AL STEWART: "ZERO SHE FLIES" 1970

Un caldo pomeriggio di giugno di dieci anni fa io e un mio amico ce ne andavamo a zonzo sulle colline di Prato con la sua due cavalli bianca. A un certo punto, dalla radio escono le note di una canzone che avevo già sentito da qualche parte ma di cui non conoscevo l'autore. Non era del tutto in sintonia con i miei gusti musicali, che all'epoca erano molto più rock di adesso, però rimasi colpito dalla straordinaria bellezza dell'arrangiamento. Chiesi a Alessio se conoscesse quella canzone e lui subito: "Certo! E' "Year Of The Cat" di Al Stewart!"

Questo pomeriggio stavo ripensando con una certa nostalgia a quel momento spensierato e mi viene anche un po' da sorridere se penso che i Cd di Al Stewart oggi, sono tra i favoriti della mia intera discografia. Sia chiaro, forse nessuna delle sue opere la si potrà annoverare tra i grandi capolavori di sempre, eppure Al Stewart resta a mio avviso un artista tremendamente svalutato visto che tutte le sue canzoni nell'arco della sua produzione si sono sempre rivelate molto godibili e rilassanti. Probabilmente non gli ha giovato il fatto di non essersi mai svenduto né sottomesso al volere delle grandi case discografiche. Un caso su tutti a testimonianza di ciò: nel 2000 è arrivato addirittura a incidere un disco, "Down in the Cellar", dedicato interamente a uno dei suoi grandi amori: il vino. Ben pochi penso, avrebbero il coraggio di pubblicare un'opera su un tema così poco originale e soprattutto ancor meno artisti avrebbero saputo farlo con maestria come è riuscito a lui.

Al Stewart nacque a Glasgow in Scozia nel 1945 e iniziò a ottenere sin da giovanissimo un certo credito nei circoli folk della zona tanto che già a 22 anni arrivò a pubblicare il suo primo disco "Bedsitter Images", seguito due anni dopo nel 1969 da "Love Chronicles" . Dell'anno dopo è questo bellissimo "Zero She Flies" dai toni più robusti dei precedenti che si rivelò un perfetto mix tra l'acustico e il rock.
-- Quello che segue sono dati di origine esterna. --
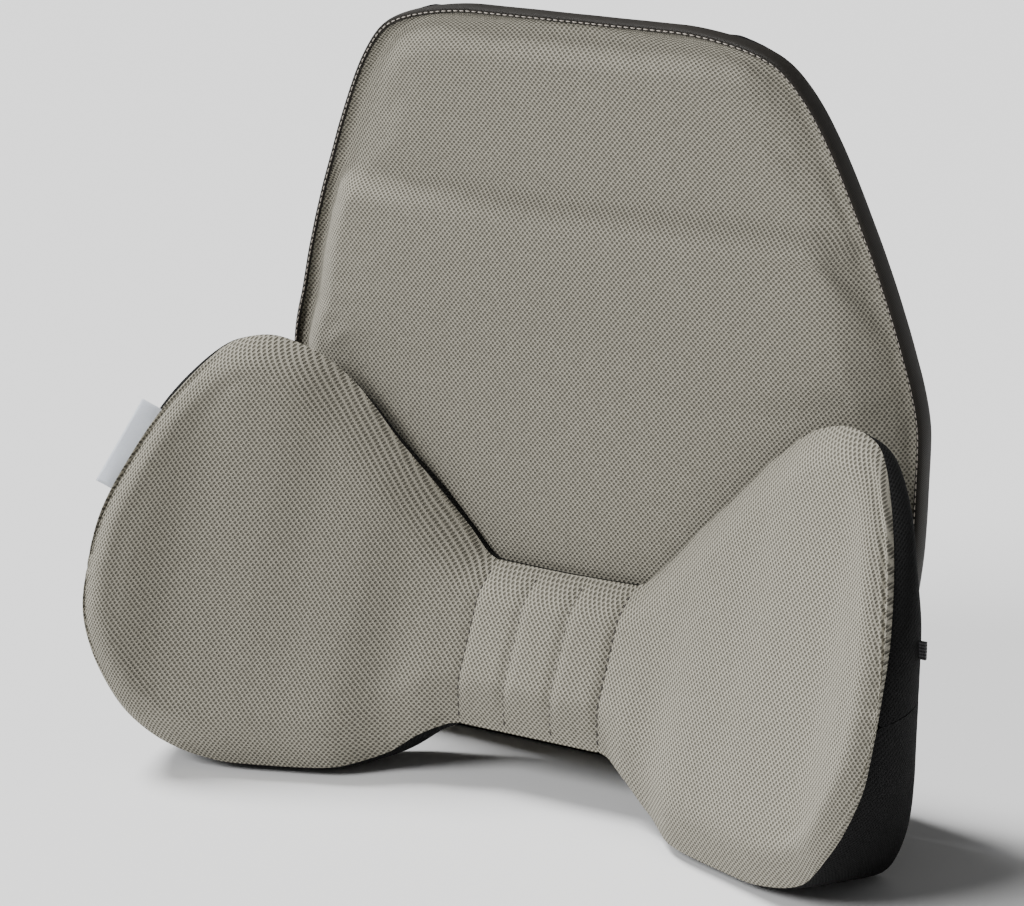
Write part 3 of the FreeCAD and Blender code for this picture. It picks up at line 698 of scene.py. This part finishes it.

Il disco ancora oggi a distanza di quarant'anni si rivela freschissimo e suonato con quella magistrale alchimia di abilità tecnica abbinata a qualche lieve ruvidezza o imperfezione, che tanto amo nei dischi dell'epoca. Un lavoro a tratti delicato a tratti un po' aspro ma sempre molto valido e inconfondibile nello stile e in particolar modo nella timbrica nasale di Al. La ritmica poi si rivela ovunque impeccabile e dimostra come abbia sempre saputo circondarsi di ottimi e professionali musicisti nel corso della sua carriera. 
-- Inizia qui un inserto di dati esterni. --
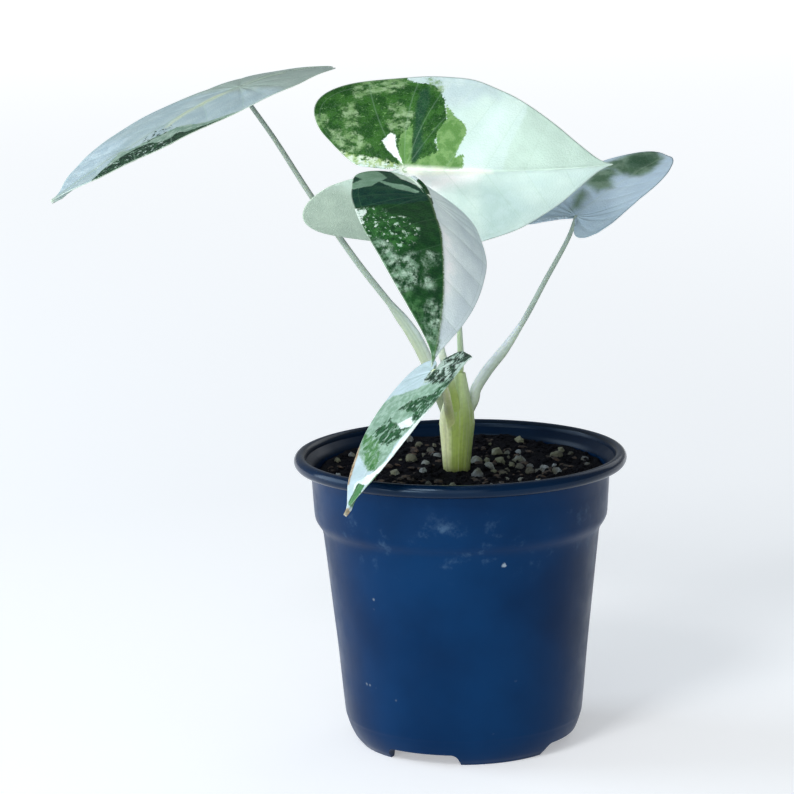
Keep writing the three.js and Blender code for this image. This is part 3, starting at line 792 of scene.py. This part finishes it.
def blade_point(blade, u, v):
    """The smooth upper face at u along the midrib and v across it, in millimetres"""
    along, up, right = blade_frame(blade)
    length = blade["length"]
    t = u / length
    linear = np.radians(np.where(t > 0, blade["arch"][0], blade["lobe_arch"])) * t
    square = np.where(t > 0, math.radians(blade["arch"][1]) * t * t, 0)
    ahead, drop = bend_means(np.zeros_like(t), linear, square)
    bend = linear + square
    half = np.where(v > 0, 0, 1)
    reach = np.abs(v)
    curl = np.radians(np.array(blade["curl"], float))[half] * reach / length
    fold = np.radians(np.array(blade["fold"], float))[half]
    across, rise = bend_means(fold, curl, np.zeros_like(curl))
    return (
        np.array(blade["at"], float)
        + np.outer(u * ahead + reach * rise * np.sin(bend), along)
        + np.outer(-u * drop + reach * rise * np.cos(bend), up)
        + np.outer(v * across, right)
    )


def blade_edge(blade, side, s):
    """The margin of one half, from the cleft at s = 0 round the lobe to the tip at s = 1"""
    half = np.where(side > 0, 0, 1)
    points = smooth_path([*HALF_OUTLINE, *blade.get("tip", POINTED_TIP)], s)
    u = points[:, 0]
    v = points[:, 1] * np.array(blade["width"])[half]
    in_cleft = np.sin(math.pi * np.minimum(s / CLEFT_SHARE, 1)) ** 2
    v = np.where(u < 0, v - np.array(blade["spread"])[half] * u * np.minimum(1, -6 * u), v)
    v = np.where(u < 0, v + np.array(blade.get("cleft", (0, 0)))[half] * in_cleft, v)
    v = np.where(u < -0.02, np.maximum(v, 0.012 + 0.05 * np.minimum(-u, 0.3)), v)
    u = np.where(u < 0, u * np.array(blade["lobe"])[half], u)
    beak_side, beak_place, beak_back, beak_out = blade.get("beak", (1, 0, 0, 0))
    beak = np.exp(-(((s - beak_place) / BEAK_WIDTH) ** 2)) * (side == beak_side)
    u, v = u + beak_back * beak, v + beak_out * beak
    return u * blade["length"], side * np.maximum(v, 0) * blade["length"]


def vein_phase(t, w):
    """Whole numbers on the side veins; t along and w across, in blade lengths.
    Ahead of the stalk they leave the midrib at even steps, behind it they fan out."""
    lean = 0.48 * w + 0.3 * w * w
    behind = np.minimum(t - lean, 0) / np.maximum(np.hypot(t, w), 1e-4)
    return np.where(t > lean, (t - lean) / VEIN_STEP, 3 * behind)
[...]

Il disco si apre con una poesia di Peter Morgan "My Enemies Have Sweet Voices" che si distingue per il sapiente uso del contrabbasso. Non mancano poi brani strumentali in chiave marcatamente folk come "Burbling" e "Room of Roots", né mancano accenni ad un'altra delle sue grandi passioni, la storia, in "Manuscript" e "Gethsemane Again". I tre brani più trascinanti sono però le stupende  "Electric Los Angeles Sunset", dove il suono tagliente della chitarra si mescola alla perfezione con un basso e batteria volutamente grezzi ma tremendamente incisivi,  la omonima "Zero She Flies" e "Stormy Night" , piccolo capolavoro disponibile però purtroppo solo come bonus track nella ristampa del 2007 e nella quale è presente un iperdistorto assolo di chitarra reso intensissimo grazie anche al martellante incedere del basso. 
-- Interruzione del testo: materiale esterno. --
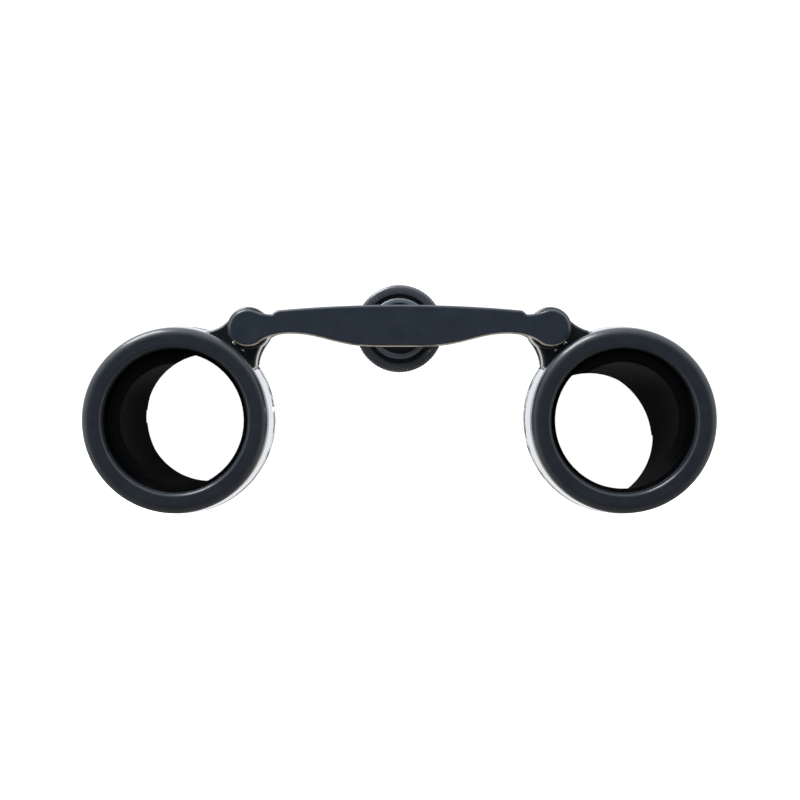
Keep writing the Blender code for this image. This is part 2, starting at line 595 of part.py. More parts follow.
def build():
    """Make every piece of the glass."""
    clear_scene()
    enamel = material("black_enamel", (0.020, 0.025, 0.033), 0.38, 0.0)
    ring_black = material("ring_black", (0.018, 0.023, 0.030), 0.32, 0.0)
    gloss = material("gloss_black", (0.030, 0.036, 0.045), 0.20, 0.0)
    inside_black = material("inside_black", (0.008, 0.008, 0.009), 0.75, 0.0)
    eyecup_black = material("eyecup_black", (0.015, 0.015, 0.017), 0.45, 0.0)
    chrome = material("chrome", (0.86, 0.87, 0.88), 0.06, 1.0)
    nickel = material("nickel", (0.66, 0.65, 0.62), 0.25, 1.0)
    steel = material("steel", (0.55, 0.56, 0.57), 0.30, 1.0)
    brass = material("brass", (0.72, 0.52, 0.22), 0.30, 1.0)
    glass = material("glass", (0.95, 0.97, 0.98), 0.02, 0.0)

    front_bridge(enamel)
    rear_bridge(enamel)
    focus_wheel(enamel, gloss)
    focus_screw(steel, nickel, brass)
    eyepiece_bridge(enamel)
    for word, side in SIDES.items():
        hinge_pins(word, side, steel, brass, nickel)
        slide_bush(word, side, brass, steel)
        barrel = pivot("barrel_pivot_" + word, side * PIN_X, PIN_Z)
        barrel_housing(word, side, enamel, barrel)
        chrome_sleeve(word, side, chrome, barrel)
        lug_pins(word, side, nickel, barrel)
        objective(word, side, ring_black, glass, barrel)
        guide = (GUIDE_INNER, GUIDE_OUTER)
        ring("guide_bush_" + word, guide, GUIDE, FACETS_LARGE, brass, side * AXIS_X, AXIS_Z, barrel)
        carrier = pivot("ocular_pivot_" + word, side * PIN_X, PIN_Z)
        ocular_arm(word, side, enamel, carrier)
        eyepiece(word, side, inside_black, eyecup_black, glass, steel, carrier)


build()
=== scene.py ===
"""Looks of the folding opera glass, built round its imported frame.

Lengths are in millimetres and a depth is measured along +Y from the front plane of the objective
rings, as in the CAD. Every replaced piece keeps the place and the outer size of its CAD node.
"""
import json
from math import atan2, cos, hypot, pi, radians, sin, sqrt, tan

import bpy
from mathutils import Matrix, Vector


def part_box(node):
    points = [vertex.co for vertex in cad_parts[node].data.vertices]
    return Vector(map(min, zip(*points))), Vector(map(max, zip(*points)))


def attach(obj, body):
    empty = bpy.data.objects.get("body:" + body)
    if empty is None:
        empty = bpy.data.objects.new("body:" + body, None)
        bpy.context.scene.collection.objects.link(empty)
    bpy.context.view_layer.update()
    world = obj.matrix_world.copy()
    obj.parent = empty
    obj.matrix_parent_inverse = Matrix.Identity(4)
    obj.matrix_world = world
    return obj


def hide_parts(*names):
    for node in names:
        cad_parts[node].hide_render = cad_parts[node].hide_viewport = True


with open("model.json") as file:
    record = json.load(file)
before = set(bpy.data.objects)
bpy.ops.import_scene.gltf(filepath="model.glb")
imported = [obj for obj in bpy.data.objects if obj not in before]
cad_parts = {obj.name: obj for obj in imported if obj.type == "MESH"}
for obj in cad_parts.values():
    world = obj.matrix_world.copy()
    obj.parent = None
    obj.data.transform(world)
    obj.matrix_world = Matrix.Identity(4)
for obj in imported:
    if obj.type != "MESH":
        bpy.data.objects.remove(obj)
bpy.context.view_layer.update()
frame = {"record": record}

MM = 0.001
SIDES = {"left": -1.0, "right": 1.0}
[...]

Ammetto di non possedere molte informazioni in più su questo "oscuro" lavoro né sul personaggio Al Stewart ma dal poco che lo conosco sembra un tipo molto modesto e spontaneo, l'anti-divo per eccellenza e solo per questo merita a mio avviso ancor più ammirazione. Un disco non per tutti; probabilmente molto più adatto a coloro che nei '70 furono grandi ammiratori dei vari Bob Dylan, Donovan o Simon And Garfunkel. Artisti questi che furono senz'altro tra i suoi ispiratori, ma dai quali seppe comunque sempre distanziarsi con classe e originalità.